** DIRECTIONS **
Only the lines starting at the one with "doc.recompute()" and ending at the one with "imported = [obj" should be copied, exactly and with both ends kept.
------ RAW DATA
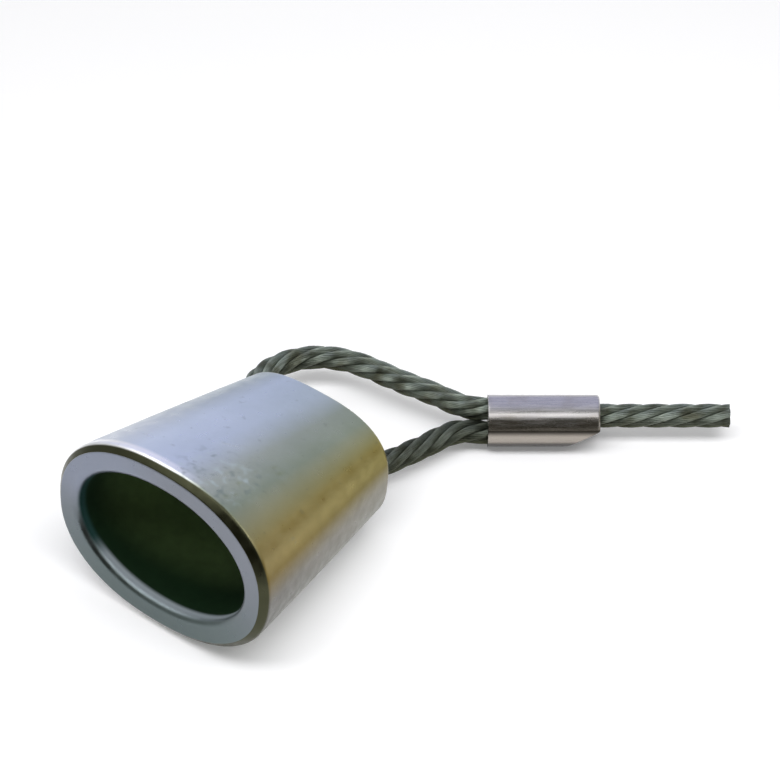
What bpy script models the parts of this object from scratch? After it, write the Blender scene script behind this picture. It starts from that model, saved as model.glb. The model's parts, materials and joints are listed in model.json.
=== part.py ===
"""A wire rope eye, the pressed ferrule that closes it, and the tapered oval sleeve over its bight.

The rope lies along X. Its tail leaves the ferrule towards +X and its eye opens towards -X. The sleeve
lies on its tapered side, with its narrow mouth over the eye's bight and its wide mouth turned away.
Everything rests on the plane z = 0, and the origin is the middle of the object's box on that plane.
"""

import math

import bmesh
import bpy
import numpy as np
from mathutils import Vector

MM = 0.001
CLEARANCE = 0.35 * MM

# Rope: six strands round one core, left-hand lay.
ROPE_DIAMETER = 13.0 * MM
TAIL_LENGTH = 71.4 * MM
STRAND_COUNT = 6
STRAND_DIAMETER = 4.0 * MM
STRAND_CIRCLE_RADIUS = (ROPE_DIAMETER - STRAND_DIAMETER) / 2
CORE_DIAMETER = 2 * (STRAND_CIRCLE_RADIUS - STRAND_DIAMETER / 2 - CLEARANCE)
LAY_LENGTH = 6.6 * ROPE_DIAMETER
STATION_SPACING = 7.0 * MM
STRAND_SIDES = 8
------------
------ RAW DATA
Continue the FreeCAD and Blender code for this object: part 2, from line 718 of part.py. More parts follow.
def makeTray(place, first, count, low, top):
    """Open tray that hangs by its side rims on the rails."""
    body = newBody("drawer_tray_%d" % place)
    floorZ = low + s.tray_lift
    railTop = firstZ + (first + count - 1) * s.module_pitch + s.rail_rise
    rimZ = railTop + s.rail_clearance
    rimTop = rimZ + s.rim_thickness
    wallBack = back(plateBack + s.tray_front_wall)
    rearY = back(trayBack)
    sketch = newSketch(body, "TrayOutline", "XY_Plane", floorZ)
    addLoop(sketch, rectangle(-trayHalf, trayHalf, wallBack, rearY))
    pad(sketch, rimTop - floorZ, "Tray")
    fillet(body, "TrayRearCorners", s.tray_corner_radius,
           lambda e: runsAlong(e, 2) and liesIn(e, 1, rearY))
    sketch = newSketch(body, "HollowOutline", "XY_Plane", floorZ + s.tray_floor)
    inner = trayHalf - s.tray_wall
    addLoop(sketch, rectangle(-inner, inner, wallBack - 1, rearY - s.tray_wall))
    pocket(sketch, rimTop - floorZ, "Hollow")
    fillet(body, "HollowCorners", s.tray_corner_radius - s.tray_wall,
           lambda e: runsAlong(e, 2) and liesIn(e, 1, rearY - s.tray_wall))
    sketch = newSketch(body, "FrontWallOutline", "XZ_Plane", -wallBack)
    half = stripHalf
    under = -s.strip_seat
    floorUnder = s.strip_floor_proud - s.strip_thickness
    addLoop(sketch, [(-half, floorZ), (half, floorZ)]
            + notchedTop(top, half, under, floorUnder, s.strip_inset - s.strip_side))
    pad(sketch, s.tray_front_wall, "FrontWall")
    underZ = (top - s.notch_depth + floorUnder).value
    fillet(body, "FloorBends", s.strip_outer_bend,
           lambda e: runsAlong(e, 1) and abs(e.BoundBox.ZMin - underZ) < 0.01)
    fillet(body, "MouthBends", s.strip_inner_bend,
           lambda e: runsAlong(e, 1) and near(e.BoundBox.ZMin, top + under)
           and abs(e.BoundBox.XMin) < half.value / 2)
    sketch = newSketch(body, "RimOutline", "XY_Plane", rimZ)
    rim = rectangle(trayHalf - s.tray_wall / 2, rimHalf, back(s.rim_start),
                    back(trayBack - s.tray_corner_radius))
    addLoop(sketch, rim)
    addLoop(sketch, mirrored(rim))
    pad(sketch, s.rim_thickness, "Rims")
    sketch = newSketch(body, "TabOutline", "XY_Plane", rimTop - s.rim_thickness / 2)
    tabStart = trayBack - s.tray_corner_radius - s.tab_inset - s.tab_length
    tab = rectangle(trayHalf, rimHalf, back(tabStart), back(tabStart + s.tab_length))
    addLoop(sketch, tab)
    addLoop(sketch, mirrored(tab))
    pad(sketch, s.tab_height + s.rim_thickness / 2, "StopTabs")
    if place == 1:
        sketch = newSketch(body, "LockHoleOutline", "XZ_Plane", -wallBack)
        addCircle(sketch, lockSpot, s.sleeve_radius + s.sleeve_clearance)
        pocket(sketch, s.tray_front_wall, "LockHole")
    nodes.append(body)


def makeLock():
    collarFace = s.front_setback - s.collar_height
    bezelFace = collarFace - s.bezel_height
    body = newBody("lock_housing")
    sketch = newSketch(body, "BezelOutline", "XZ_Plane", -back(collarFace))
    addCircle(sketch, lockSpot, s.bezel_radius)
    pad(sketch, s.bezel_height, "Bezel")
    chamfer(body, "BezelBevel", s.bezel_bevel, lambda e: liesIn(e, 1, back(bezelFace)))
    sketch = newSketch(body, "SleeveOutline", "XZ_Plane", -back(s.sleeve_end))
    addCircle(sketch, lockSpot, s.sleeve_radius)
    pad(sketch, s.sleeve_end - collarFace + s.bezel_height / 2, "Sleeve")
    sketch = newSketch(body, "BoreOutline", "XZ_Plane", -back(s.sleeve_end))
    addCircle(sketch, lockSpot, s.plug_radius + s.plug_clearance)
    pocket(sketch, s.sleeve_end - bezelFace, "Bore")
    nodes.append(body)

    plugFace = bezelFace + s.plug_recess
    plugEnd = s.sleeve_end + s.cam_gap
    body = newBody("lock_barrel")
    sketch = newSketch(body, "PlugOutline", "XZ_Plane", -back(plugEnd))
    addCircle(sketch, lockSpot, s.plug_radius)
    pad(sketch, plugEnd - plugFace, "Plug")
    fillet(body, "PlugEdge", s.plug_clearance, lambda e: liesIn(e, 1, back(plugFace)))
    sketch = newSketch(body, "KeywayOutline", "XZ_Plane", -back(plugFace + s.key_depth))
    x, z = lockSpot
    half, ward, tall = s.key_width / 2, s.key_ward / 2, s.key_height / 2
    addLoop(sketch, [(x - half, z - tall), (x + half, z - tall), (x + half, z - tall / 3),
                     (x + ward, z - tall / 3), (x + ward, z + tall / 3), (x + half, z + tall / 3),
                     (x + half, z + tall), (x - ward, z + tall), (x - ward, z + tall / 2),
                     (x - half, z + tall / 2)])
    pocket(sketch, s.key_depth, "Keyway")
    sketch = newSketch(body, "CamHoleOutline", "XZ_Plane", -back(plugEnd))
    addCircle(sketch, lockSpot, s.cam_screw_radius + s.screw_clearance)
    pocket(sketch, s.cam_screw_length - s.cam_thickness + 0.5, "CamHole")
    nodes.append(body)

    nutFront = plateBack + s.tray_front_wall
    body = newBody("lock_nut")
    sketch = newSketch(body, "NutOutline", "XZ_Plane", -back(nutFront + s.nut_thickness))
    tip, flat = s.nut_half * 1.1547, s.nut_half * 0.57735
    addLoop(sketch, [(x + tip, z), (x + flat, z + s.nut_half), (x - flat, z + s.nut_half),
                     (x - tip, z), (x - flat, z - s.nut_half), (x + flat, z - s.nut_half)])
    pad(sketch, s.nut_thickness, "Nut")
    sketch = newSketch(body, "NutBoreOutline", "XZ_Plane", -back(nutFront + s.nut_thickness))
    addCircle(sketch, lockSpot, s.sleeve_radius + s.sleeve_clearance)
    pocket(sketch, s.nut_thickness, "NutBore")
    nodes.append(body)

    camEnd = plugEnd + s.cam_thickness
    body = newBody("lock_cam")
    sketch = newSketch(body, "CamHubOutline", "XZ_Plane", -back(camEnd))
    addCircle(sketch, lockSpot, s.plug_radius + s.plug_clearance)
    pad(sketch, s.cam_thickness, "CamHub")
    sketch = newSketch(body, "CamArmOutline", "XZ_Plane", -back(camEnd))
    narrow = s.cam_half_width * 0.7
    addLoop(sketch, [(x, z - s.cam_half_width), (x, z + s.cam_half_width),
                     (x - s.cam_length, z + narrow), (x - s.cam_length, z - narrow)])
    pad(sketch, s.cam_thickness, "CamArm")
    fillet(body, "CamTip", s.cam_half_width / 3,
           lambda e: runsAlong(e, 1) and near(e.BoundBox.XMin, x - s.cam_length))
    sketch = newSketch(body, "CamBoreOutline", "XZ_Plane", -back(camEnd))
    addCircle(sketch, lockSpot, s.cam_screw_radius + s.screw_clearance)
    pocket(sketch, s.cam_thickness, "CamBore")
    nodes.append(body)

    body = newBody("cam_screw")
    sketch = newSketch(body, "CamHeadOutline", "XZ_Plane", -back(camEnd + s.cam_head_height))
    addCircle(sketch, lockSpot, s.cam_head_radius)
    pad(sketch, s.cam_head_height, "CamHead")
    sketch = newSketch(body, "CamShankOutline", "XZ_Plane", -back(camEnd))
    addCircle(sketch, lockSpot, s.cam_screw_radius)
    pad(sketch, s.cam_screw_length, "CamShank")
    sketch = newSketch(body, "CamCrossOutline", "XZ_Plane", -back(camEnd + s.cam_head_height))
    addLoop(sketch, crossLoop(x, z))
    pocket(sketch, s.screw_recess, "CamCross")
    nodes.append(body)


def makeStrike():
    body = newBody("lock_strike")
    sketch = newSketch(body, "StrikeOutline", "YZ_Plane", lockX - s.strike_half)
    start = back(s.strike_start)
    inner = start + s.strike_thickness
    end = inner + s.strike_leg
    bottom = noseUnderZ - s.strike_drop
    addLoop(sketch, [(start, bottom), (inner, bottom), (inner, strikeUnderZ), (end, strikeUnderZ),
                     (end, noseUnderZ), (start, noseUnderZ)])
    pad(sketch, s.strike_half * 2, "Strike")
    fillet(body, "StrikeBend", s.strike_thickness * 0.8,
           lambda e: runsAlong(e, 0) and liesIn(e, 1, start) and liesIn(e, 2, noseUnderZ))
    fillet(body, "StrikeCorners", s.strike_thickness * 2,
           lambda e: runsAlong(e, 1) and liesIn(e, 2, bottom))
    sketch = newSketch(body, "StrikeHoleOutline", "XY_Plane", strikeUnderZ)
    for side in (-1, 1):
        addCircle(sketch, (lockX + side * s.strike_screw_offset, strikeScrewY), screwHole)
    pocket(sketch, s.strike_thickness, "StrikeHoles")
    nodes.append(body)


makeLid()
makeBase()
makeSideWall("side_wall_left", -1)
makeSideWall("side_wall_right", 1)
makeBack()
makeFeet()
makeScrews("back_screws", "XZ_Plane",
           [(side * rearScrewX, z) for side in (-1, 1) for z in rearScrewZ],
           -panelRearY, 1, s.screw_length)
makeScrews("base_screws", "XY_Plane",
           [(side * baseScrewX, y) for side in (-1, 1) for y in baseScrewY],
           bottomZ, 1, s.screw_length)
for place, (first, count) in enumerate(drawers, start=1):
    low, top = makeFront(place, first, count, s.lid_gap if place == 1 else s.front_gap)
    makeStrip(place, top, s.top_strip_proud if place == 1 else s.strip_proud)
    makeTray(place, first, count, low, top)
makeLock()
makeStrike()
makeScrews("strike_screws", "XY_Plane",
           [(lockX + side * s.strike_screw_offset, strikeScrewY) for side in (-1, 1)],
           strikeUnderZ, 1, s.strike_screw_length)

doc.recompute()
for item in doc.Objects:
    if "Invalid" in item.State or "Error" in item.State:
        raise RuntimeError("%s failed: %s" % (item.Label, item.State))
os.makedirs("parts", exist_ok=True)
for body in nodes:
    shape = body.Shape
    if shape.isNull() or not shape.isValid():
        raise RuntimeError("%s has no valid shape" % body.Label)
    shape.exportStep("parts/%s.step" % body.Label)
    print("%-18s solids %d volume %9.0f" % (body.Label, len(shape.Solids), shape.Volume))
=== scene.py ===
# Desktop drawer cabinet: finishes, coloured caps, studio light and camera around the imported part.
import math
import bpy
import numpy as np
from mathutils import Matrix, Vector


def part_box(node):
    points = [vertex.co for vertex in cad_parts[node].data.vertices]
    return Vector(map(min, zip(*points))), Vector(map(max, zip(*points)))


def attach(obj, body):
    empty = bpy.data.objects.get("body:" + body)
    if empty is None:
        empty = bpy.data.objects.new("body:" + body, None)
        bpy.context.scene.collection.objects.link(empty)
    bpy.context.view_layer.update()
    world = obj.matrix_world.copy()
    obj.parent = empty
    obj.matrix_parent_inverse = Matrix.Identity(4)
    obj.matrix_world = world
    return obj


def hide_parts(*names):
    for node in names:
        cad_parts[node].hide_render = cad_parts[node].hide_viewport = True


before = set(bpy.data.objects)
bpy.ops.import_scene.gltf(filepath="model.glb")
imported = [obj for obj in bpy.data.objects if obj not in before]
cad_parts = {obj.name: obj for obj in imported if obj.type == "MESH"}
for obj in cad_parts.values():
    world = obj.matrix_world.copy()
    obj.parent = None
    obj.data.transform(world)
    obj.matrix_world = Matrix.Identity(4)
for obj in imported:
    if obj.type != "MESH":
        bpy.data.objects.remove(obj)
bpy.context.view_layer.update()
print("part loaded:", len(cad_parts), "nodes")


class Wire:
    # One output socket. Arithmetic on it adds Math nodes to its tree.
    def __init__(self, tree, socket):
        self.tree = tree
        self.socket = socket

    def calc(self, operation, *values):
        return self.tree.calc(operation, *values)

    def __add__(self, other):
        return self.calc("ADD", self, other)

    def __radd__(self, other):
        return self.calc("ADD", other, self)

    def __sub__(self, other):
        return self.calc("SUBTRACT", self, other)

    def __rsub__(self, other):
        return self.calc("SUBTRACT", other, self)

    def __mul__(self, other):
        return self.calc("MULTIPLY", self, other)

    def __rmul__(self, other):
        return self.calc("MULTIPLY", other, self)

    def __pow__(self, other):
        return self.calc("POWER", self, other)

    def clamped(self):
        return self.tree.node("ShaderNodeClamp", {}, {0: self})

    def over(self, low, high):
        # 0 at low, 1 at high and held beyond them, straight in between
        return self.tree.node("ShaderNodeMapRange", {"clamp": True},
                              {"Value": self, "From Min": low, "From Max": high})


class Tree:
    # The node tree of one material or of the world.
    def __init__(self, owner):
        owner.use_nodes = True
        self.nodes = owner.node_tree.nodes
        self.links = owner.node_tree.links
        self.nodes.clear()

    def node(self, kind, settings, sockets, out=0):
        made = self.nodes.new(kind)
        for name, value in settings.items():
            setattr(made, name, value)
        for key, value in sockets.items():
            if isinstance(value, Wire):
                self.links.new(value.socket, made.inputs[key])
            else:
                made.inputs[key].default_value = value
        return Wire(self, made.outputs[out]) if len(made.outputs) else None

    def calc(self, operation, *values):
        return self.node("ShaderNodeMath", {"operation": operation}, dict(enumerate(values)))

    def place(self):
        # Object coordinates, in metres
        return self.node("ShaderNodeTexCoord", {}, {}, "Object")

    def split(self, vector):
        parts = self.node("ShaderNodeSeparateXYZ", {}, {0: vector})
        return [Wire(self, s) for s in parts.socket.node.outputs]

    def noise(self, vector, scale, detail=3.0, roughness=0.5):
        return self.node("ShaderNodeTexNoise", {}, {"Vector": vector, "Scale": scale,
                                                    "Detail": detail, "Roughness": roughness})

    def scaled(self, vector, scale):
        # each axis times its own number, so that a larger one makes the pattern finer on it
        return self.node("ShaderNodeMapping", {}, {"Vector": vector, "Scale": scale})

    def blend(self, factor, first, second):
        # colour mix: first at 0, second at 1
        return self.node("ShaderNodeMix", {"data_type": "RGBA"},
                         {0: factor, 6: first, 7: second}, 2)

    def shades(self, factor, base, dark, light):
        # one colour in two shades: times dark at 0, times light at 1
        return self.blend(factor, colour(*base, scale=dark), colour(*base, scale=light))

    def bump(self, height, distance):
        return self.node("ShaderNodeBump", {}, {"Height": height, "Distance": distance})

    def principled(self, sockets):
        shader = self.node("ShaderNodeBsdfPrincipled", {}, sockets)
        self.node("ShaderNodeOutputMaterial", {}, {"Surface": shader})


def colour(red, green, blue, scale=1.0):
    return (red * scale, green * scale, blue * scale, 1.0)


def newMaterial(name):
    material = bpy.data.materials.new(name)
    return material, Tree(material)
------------
** EXERCISE OUTPUT **
doc.recompute()
for item in doc.Objects:
    if "Invalid" in item.State or "Error" in item.State:
        raise RuntimeError("%s failed: %s" % (item.Label, item.State))
os.makedirs("parts", exist_ok=True)
for body in nodes:
    shape = body.Shape
    if shape.isNull() or not shape.isValid():
        raise RuntimeError("%s has no valid shape" % body.Label)
    shape.exportStep("parts/%s.step" % body.Label)
    print("%-18s solids %d volume %9.0f" % (body.Label, len(shape.Solids), shape.Volume))
=== scene.py ===
# Desktop drawer cabinet: finishes, coloured caps, studio light and camera around the imported part.
import math
import bpy
import numpy as np
from mathutils import Matrix, Vector


def part_box(node):
    points = [vertex.co for vertex in cad_parts[node].data.vertices]
    return Vector(map(min, zip(*points))), Vector(map(max, zip(*points)))


def attach(obj, body):
    empty = bpy.data.objects.get("body:" + body)
    if empty is None:
        empty = bpy.data.objects.new("body:" + body, None)
        bpy.context.scene.collection.objects.link(empty)
    bpy.context.view_layer.update()
    world = obj.matrix_world.copy()
    obj.parent = empty
    obj.matrix_parent_inverse = Matrix.Identity(4)
    obj.matrix_world = world
    return obj


def hide_parts(*names):
    for node in names:
        cad_parts[node].hide_render = cad_parts[node].hide_viewport = True


before = set(bpy.data.objects)
bpy.ops.import_scene.gltf(filepath="model.glb")
imported = [obj for obj in bpy.data.objects if obj not in before]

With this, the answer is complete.